Recursively Generating Gradient Images from Regular Expressions

I’ve decided to write yet another blog post on this blog post (first post, second post), because I’ve found another algorithm which is far superior to the other algorithms. I’ve almost completely rewritten the source code (which can be found at this project’s GitHub page). Using this approach I’ve been able to generate a 16.384px x 16.384px image (right click > save as, my browser crashes trying to render the image).

The Problem

The greatest problem with the old algorithm was that we had to enumerate all strings, check if they’re part of the regular language and then compute their Hamming distances using @nya’s $O(n)$ algorithm, which works much better than the modified $O(n^2)$ algorithm for Levenshtein distance previously used.
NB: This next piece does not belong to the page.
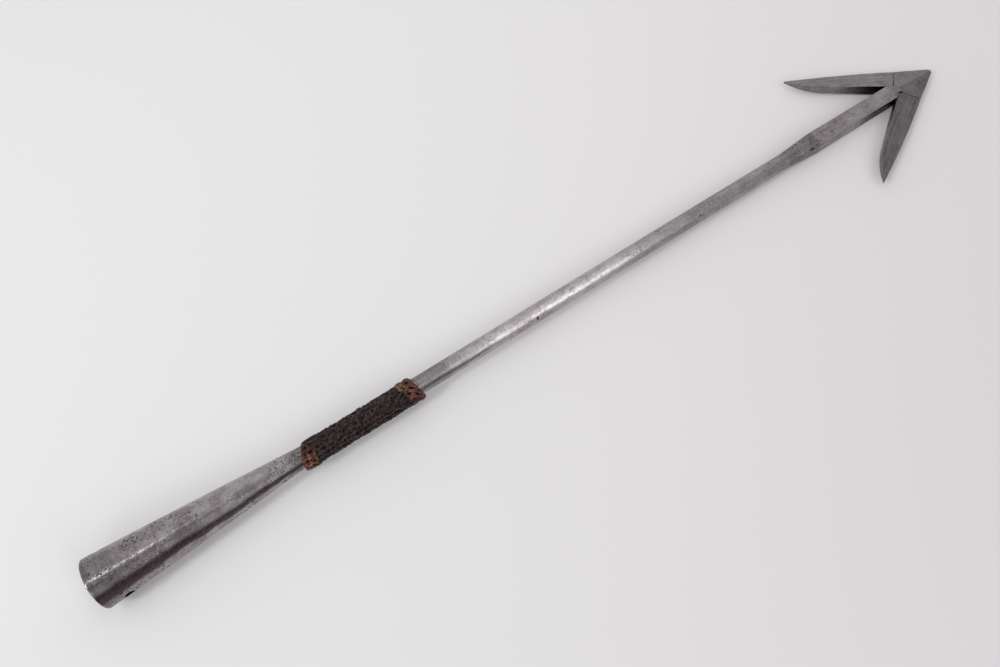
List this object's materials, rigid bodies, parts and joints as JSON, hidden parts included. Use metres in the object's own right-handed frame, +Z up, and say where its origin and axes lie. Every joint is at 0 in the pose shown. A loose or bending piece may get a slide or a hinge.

But since there are $4^d$ strings for some depth $d$ this whole procedure quickly becomes infeasible as especially testing for membership in the regular language is expensive. This makes rendering the images very slow.

Another fatal problem with the old algorithm was its memory usage. For instance, for $d=13$ (images of size 8192px x 8192px) we need to save 67 million strings and equally many pixels. To calculate how much memory that many strings will take up on the heap, we can refer to the article on Javamex (since I’ve written the program in Java, results may be different for C++, Pascal, etc.), which states that the minimum number bytes $B$ a single string of length $n$ takes up on the heap is:

$B = 8 \cdot \left \lceil \dfrac{n \cdot 2 + 45}{8} \right \rceil$

Which for d=13 gives 5.0 GB of heap usage. Similarily, a BufferedImage uses 4 bytes of information per pixel and has $4^{13}$ pixels in total, resulting in a heap usage of 256 MB. This is all very inefficient and is a huge, unnecessary drag on the system. It also sets a strict upper bound on the size of the images as all this memory allocation quickly becomes too much for the size of the RAM in the computer. For my computer (which has 8 GB of RAM) this strict upper bound is $d=14$, as it would require 21 GB of memory to store both the image and the strings.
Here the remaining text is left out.